The energy and mineral resources ministry is revoking 90 general regulations and 96 other rules related to permits and certification requirements in an effort to cut the red tape and provide a more investor-friendly climate in its energy sector, including oil and gas, minerals, coal, and renewables.

“We hope the cuts will have a quick impact, so that the business world will experience a better, less bureaucratic service,” Jakarta Globe quoted Jonan as saying.

Last year, Indonesia revised the terms of its production sharing contracts (PSCs) to make them more attractive for investors, just months after it launched the PSC-scheme for oil contracts. Nevertheless, experts still thought that Indonesia needed to change the regulatory and fiscal regimes to become an attractive destination for oil and gas development in the current oil price environment.
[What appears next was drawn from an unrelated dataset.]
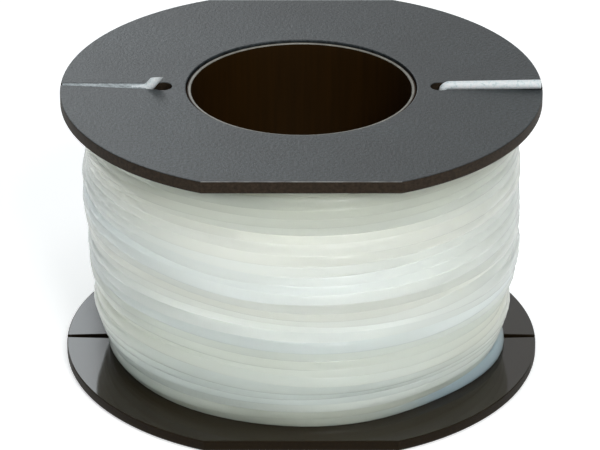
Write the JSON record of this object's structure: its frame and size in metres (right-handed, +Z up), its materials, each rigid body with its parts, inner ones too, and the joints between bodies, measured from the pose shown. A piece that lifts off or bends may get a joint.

The local units of large international companies have also called upon Indonesia to cut the red tape in order to cut production costs for international investors.

Last month Indonesia said that it was seeking bids for 24 conventional oil and gas blocks. Its deputy energy minister Arcandra Tahar told Bloomberg that the country hoped to lure “the big boys” such as Exxon, Chevron, and BP, to bid.

“We will try to show them we have a new policy, a new fiscal regime, that’s going to be much better than the previous one,” Tahar told Bloomberg last month.